Dixie was lamenting the end of America’s interest in the great tradition of burlesque when an extraordinary figure flashed past the window. She peered at us through a blanket draped over her head as she scuttled by. It was hard to tell how old the woman was but her missing teeth and sun-toughened skin suggested a sad U-turn in her life. Dixie told us she was an ex-dancer, down on her luck, who they had taken in. Because she couldn’t stand being indoors she was currently living under a hedge. 

As if things couldn’t get any more bizarre the door opened and a dog entered. It was lacking a snout. The silly boy, Dixie, informed us, had got it bitten off sticking his nose down a gopher hole. With the toothless cloaked woman and the no-nose dog – and with Jennie Lee’s ashes presiding from the mantelpiece – I started to feel as if I was hallucinating. 

Dixie herself almost seemed unreal – a phantom out there in the middle of nowhere surrounded by  the glitz of another time.  She told us she used to strip at one of Jack Ruby’s clubs in Dallas and had her own theory about JFK’s assassin. Ruby was evidently obsessed with Jackie – so obsessed that he was prepared to shoot the man who killed her husband. That’s love for you! Dixie had absolutely no doubt about this.

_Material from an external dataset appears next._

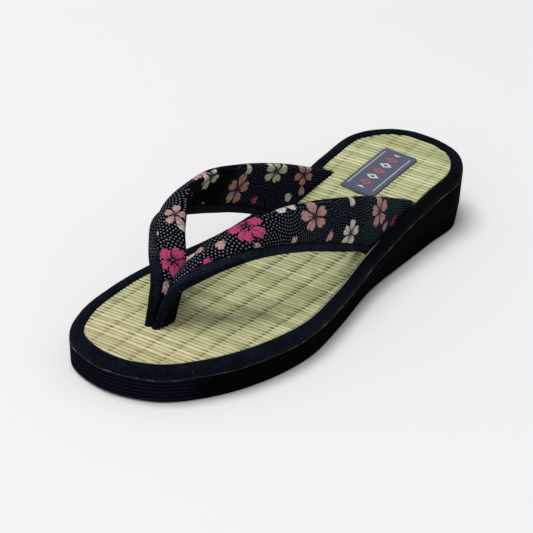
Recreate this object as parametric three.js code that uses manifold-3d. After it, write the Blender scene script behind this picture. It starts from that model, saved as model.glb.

The desert gets dark early in winter. Suddenly it was night. Our hostess insisted we stay over. She wouldn’t hear of us leaving. We were visitors from her favourite country and must stay in the “Honeymoon Suite.” As alluring as the red heart-shaped bed was we had to hit the road.  

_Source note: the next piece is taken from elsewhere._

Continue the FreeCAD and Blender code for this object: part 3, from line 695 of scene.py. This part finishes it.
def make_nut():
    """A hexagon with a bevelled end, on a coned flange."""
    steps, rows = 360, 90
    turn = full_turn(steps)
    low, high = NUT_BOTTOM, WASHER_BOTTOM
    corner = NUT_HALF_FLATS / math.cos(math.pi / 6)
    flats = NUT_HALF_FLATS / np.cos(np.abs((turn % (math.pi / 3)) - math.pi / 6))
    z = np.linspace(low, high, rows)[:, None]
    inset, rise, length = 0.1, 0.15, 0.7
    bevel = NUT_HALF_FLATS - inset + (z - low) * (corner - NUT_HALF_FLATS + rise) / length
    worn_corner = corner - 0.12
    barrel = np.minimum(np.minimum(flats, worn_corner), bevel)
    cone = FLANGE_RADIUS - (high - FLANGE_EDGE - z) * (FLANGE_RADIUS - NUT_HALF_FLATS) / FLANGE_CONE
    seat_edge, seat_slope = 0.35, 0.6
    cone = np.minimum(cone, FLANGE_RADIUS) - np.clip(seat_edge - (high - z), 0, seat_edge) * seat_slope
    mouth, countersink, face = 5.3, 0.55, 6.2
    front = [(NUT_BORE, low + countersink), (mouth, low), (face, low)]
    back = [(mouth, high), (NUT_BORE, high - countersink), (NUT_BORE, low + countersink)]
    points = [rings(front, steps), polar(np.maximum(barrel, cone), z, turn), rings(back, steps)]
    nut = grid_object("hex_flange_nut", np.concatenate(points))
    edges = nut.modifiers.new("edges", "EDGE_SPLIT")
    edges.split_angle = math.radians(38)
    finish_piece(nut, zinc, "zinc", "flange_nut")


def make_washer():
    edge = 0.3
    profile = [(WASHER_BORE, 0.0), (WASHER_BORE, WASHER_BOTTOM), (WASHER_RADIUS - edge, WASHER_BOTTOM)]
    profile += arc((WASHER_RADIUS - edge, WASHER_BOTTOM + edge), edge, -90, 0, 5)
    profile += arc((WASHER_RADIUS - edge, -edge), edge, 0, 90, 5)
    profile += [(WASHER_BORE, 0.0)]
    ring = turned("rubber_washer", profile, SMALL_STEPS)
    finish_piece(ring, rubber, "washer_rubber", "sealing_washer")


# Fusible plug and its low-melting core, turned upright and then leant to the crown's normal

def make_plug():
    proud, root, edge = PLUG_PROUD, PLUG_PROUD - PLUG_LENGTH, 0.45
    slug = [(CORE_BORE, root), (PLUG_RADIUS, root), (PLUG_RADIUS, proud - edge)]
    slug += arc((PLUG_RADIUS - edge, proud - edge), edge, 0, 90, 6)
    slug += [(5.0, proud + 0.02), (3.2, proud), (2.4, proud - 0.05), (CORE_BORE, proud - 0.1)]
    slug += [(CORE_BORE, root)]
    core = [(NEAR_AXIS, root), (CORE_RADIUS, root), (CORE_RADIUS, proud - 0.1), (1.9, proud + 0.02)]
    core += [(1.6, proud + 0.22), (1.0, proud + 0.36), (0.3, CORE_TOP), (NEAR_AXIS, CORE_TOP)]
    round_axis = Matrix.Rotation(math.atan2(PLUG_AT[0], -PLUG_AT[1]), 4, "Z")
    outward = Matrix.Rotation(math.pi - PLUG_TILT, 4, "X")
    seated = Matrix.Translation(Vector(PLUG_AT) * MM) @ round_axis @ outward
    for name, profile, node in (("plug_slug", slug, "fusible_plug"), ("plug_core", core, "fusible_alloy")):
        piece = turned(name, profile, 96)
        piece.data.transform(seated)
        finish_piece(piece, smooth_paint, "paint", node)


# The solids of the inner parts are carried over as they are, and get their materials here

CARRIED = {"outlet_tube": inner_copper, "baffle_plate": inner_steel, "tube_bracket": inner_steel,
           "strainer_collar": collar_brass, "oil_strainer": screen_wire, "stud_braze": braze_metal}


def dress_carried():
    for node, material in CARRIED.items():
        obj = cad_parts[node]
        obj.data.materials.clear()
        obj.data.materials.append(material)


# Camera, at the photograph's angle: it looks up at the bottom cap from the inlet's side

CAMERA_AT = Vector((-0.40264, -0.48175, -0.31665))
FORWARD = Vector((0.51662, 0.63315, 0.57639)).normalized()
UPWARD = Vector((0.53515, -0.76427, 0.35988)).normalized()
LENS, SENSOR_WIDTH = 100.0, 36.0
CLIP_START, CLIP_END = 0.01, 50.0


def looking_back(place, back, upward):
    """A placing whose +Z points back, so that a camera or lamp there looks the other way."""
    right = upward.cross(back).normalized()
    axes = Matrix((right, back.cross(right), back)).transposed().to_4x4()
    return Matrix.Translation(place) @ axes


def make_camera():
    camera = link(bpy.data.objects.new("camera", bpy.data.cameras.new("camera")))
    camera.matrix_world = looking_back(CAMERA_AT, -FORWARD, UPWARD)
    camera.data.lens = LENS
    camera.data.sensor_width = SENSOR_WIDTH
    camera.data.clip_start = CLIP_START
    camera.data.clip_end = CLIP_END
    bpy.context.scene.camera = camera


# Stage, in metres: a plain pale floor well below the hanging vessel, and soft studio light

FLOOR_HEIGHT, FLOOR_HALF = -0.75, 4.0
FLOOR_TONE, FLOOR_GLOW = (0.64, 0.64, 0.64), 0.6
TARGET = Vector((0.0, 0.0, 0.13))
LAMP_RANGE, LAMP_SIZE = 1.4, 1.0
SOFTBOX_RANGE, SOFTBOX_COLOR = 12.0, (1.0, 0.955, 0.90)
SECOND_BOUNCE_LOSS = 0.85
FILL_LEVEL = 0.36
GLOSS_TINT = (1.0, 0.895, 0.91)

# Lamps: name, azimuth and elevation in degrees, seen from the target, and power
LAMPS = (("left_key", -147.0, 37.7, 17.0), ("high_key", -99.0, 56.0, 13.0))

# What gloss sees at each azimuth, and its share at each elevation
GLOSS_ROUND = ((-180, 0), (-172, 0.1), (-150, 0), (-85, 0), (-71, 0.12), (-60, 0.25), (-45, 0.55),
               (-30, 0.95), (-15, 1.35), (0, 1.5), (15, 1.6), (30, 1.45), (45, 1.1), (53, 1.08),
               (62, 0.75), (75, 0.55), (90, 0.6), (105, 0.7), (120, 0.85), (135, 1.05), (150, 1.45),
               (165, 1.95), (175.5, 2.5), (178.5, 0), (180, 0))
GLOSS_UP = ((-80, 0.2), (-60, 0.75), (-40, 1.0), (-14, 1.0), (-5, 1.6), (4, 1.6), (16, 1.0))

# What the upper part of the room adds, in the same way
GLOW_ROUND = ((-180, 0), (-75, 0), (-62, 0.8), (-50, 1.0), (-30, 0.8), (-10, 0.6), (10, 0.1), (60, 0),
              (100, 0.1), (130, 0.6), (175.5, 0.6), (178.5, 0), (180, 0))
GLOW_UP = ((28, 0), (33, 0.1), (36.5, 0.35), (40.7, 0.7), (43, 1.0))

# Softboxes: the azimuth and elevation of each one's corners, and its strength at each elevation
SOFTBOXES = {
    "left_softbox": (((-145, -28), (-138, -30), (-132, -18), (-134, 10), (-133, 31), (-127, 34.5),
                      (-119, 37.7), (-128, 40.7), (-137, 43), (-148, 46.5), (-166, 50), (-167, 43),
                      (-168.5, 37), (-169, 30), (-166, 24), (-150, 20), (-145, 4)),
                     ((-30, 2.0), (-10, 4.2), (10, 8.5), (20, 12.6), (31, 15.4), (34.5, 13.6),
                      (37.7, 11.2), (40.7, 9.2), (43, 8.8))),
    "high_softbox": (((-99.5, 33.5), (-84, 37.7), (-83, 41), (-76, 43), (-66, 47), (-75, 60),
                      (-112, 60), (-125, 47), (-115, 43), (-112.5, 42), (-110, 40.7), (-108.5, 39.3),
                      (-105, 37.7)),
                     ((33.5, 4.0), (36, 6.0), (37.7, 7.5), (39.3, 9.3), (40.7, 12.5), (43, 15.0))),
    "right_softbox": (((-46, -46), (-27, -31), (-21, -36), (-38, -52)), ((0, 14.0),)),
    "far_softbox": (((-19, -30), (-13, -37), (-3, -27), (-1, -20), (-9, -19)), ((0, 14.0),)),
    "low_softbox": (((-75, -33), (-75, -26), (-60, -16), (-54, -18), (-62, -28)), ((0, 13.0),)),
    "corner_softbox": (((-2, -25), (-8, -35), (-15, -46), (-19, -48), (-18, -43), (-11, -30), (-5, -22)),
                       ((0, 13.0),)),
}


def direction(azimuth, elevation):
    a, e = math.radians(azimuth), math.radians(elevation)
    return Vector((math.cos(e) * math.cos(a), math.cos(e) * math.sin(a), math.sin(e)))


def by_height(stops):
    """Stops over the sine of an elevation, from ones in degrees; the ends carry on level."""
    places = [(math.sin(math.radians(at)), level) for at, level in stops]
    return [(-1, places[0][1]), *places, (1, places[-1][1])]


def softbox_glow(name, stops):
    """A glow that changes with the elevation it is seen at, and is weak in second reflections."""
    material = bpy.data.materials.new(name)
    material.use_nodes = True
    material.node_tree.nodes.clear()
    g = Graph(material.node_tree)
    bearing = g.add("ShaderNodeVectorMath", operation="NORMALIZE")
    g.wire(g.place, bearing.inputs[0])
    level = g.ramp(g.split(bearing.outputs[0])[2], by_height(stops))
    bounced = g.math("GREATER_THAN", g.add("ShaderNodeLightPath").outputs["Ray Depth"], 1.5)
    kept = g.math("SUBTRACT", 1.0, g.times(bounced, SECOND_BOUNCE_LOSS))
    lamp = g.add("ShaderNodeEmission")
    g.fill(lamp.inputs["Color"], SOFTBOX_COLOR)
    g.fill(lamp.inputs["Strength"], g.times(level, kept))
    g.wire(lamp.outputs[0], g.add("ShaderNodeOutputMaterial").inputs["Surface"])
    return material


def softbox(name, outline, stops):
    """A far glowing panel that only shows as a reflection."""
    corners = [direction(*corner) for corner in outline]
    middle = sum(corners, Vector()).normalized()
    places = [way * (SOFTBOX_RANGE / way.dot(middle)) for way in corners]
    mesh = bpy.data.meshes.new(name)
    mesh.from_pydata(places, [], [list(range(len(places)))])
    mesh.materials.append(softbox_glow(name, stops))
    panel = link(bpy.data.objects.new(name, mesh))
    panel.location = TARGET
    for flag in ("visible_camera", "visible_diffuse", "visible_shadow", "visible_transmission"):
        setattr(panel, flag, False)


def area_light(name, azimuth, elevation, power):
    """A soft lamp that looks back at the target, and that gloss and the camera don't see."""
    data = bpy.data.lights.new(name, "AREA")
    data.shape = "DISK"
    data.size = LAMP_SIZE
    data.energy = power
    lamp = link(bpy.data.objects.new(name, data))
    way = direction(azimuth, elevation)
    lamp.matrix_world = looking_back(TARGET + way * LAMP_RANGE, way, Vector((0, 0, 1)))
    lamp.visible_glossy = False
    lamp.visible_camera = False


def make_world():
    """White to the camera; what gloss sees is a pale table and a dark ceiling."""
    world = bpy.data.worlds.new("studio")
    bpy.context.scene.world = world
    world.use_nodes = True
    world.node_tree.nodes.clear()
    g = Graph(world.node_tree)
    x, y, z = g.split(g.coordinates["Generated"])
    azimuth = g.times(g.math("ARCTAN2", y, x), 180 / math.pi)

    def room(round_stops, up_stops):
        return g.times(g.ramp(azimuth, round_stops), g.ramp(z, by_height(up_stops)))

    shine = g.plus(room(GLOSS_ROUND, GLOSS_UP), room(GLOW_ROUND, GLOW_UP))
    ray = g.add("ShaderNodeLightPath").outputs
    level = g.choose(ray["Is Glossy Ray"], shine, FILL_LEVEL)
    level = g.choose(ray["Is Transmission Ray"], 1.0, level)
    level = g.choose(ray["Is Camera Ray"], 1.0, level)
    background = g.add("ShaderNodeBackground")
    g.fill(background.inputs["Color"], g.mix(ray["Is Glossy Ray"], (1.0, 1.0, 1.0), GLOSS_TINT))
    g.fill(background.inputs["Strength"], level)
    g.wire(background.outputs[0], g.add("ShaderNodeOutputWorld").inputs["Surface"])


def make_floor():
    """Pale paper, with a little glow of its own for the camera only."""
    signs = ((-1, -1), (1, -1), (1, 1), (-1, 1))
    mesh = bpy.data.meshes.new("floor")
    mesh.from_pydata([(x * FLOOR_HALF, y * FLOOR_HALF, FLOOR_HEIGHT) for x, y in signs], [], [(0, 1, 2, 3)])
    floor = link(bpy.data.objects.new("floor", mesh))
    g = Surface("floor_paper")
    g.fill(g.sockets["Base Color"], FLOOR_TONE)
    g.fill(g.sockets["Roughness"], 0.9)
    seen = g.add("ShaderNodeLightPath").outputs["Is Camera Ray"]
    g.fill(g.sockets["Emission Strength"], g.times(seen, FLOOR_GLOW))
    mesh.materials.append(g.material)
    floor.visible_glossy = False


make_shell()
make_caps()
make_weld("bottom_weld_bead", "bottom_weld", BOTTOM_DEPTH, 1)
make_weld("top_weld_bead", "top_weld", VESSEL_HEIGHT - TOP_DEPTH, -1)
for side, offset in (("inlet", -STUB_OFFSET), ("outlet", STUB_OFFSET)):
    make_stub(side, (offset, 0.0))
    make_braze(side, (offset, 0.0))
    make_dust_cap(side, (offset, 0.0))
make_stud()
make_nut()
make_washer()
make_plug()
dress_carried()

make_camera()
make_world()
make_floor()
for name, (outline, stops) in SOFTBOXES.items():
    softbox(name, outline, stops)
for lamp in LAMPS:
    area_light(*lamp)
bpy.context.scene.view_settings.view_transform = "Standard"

Before the light went Dixie offered to pose – a la Marilyn – draped across the Rolls Royce. The photo later appeared in an Australian newspaper with David’s article. We sent her a copy and she was delighted. Other journalists followed the story up. A friend from British TV came and made a program about the museum and Dixie for a travel show. Maybe, she told us, the world was finally waking up to a chapter of its heritage it had stuffed away in a drawer for too long.

Maybe Marilyn was finally going to come back from the dead.